Re: Performance slowdown when traversing UIElements under menu bar of Mail and some other apps
Re: Performance slowdown when traversing UIElements under menu bar of Mail and some other apps
- Subject: Re: Performance slowdown when traversing UIElements under menu bar of Mail and some other apps
- From: Bill Cheeseman <email@hidden>
- Date: Thu, 11 Nov 2010 12:00:04 -0500
On Nov 11, 2010, at 11:42 AM, Peter Lübke wrote:
> Ok, I didn't want to bother you with my calling code, but I mentioned:
> "In the calling method, I compare the returned object against the value I'm looking for and then release it by calling [value release]."
Yes, Christiaan pointed this out, too. I was skimming my email too fast and responded without focusing on the entire message. Sorry for any confusion.

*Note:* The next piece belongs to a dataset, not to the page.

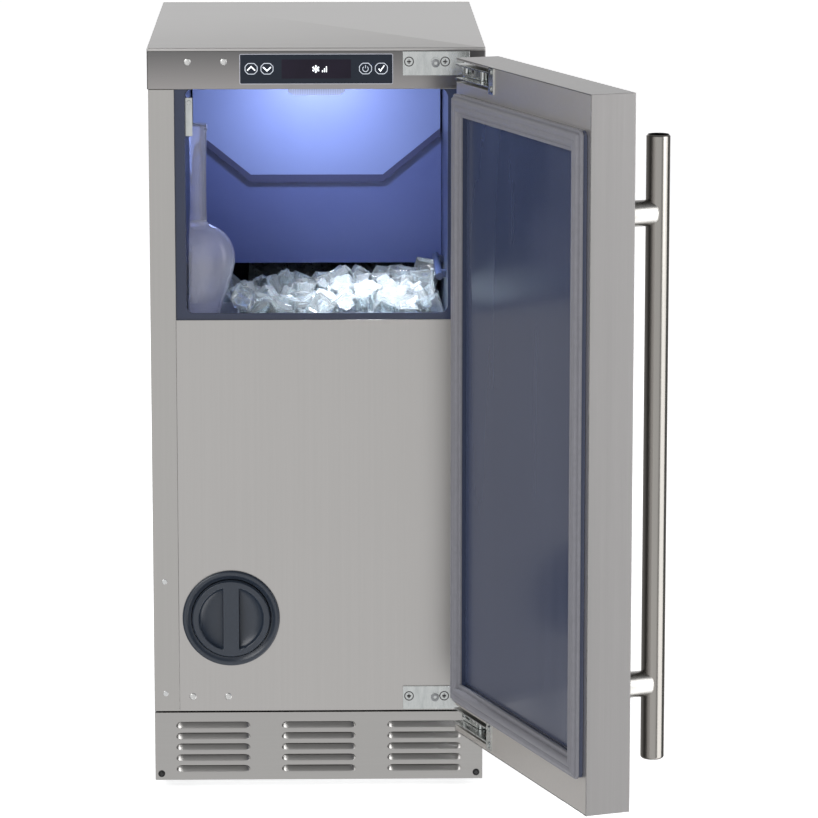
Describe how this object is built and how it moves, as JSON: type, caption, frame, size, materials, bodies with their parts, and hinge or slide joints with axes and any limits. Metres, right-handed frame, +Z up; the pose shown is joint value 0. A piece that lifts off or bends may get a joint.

> Besides from the important naming conventions discussion, let me repeat my key question:
> Why do some apps (Mail, Firefox) accumulate allocated memory in their own memory space when my app scans their AXUIElements? while other apps don't!
>
> Any clues?
I have made extensive use of the Accessibility API for several years. In my experience, developers of accessible applications (including Apple) sometimes make mistakes. It is possible that Mail and Firefox contain some accessibility-related bugs that show up as leaks when you access their internal support for the Accessibility API. Mail is full of custom UI elements, and custom UI elements require the application developer to provide custom code supporting accessibility. I don't use Firefox, but I did confirm as recently as last year that it did not support Accessibility at all at that time, although I understand that support was high on their to-do list and presumably has now been added. I assume Firefox has plenty of custom UI elements, too, and since their supporting code for Accessibility is new the chance of bugs is high.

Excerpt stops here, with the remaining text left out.